Browsing answers to questions already asked

An archive of questions asked and answered previously is being maintained. This archive is readily available.

Asking the Galileo team your questions

The capability to send Email questions to the men and women of the Galileo team was available from mid-February through April 6, 1997. This page described some guidelines and procedures for the process.

K-12 students and teachers can Email questions to researchers, engineers and support staff. This interaction will be supported by a "Smart Filter" which protects the professional from Internet overload by acting as a buffer. The actual Email addresses of these experts will remain unlisted. Also, repetitive questions will be answered from an accumulating database of replies; thus the valued interaction with the experts will be saved for original questions.

Tips for asking good questions

Each and every expert is excited about connecting with classrooms. But it is important to remember that the time and energy of these researchers is extremely valuable. If possible, please review the materials available online to gain an overall understanding of the basics.It would be best to ask questions that are not easily answered elsewhere. For example, "What does the Galileo spacecraft do?" would not be an appropriate question.

We recognize that this creates a gray area about whether or not a question is appropriate. Simply use your best judgment. Since the main idea is to excite students about the wonders of science and research, please err on the side of having the students participate. If you are not sure whether or not to send a question, send it.

Ideally, the act of sending questions will further engage the student in their learning. It may help to think back to an early stage of development when the 3 year old learns that repeating the word "why" can get parents to do most of the work in a conversation The wise parent will try to get child involvement by asking "why do you want to know?". The same is true in the classroom. Teachers might want to help students to learn to ask good questions. Here are three questions the students might ask themselves as they submit their questions:

    What do I want to know?

    Is this information to be found in a resource I could easily check (such as a school encyclopedia)?

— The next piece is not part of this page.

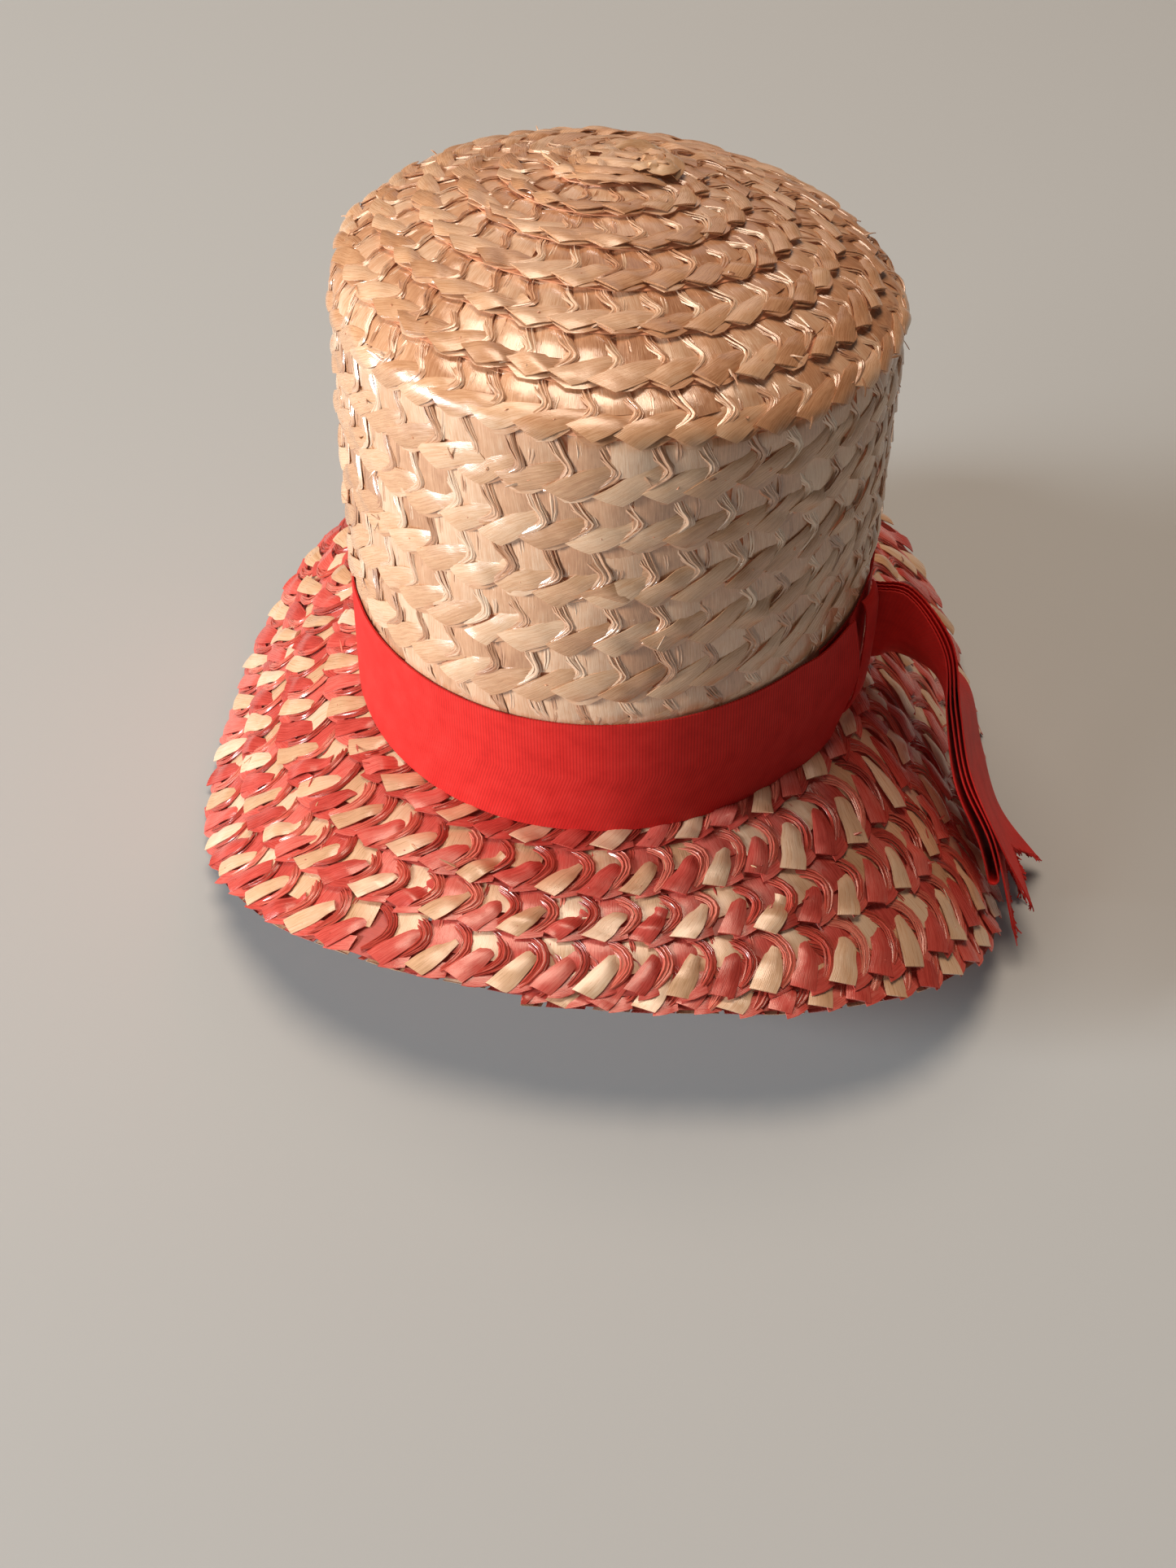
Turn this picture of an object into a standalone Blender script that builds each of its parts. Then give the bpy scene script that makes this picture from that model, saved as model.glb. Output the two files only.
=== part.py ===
"""Straw hat with a tall round-topped crown, a brim that droops at both sides, and a ribbon band
with a knot, one loop and two tails at the right-hand side.

Frame: +Z up, +Y towards the back of the hat, +X towards its bow side. The origin lies on the surface
that the two side lobes of the brim rest on, under the middle of the hat's outline.
Lengths are metres. The crown and the brim are turned blanks that are then drawn to shape, as straw is
on a block; the ribbons are flat grids that are bent along their paths.
"""
import math

import bmesh
import bpy
from mathutils import Vector

# ---------------------------------------------------------------- driving dimensions
HEAD_HALF_WIDTH = 0.0849       # head oval at the crown's foot, outside, half across
HEAD_HALF_LENGTH = 0.0969      # the same, half front to back
FOOT_HEIGHT = 0.0620           # crown's foot above the surface the hat rests on
CROWN_WALL = 0.1357            # upright part of the crown
CROWN_DOME = 0.0272            # rise of the rounded top above it
DOME_POWER = 1.557             # 2 is an ellipse; less makes the shoulder rounder
WALL_SPREAD = 0.09             # widening of the wall for each metre of height
STRAW = 0.0018                 # wall of sewn straw plait
CROWN_PITCH = 0.01786          # one row of plait to the next, along the crown
FIRST_ROW = 0.00801            # centre of the top to the first row's lower edge
ROW_STEP = 0.0010              # how far a row's lower edge stands off the row below
BUTTON_RISE = 0.0024           # the plait's coiled start, proud of the top

BRIM_ROWS = 5                  # rows of plait from the crown's foot to the edge
BRIM_STEP = 0.0010
BRIM_BELLY = 0.0035            # how far the brim bulges above a straight slope
COLLAR = 0.0060                # upright start of the brim, inside the crown's foot
LOBE_CUT = 0.0004              # the lobes' edge is cut level by this much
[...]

    Why do I want to know it? ("What will I do with the information?" or "How will I use what I learn?")
The last question is the most interesting. Student reflection on why they want to know something is a very valuable learning experience.

One question per message

If you or your class have several questions which are unrelated, we ask that you please send each unrelated question in a separate Email message rather than as one message with many different questions. While this may be inconvenient, it is important because it will help us to keep track of the questions and ensure that no question remains unanswered. Messages that do not follow this request will be unnecessarily delayed as we go through the extra step of splitting up the messages ourselves.

Twenty question limit

Any individual teacher is limited to submitting a total of twenty (20) questions during the life of the project. Hopefully this will encourage more classroom discussion about what students want to know and will lead to research done before asking questions.

Searching question/answer pairs

A capability to search for interesting question/answer pairs is also available. The system relies on the user choosing one or more keywords related to their interest. Every existing question/answer pair will be searched to see if it contains the keywords.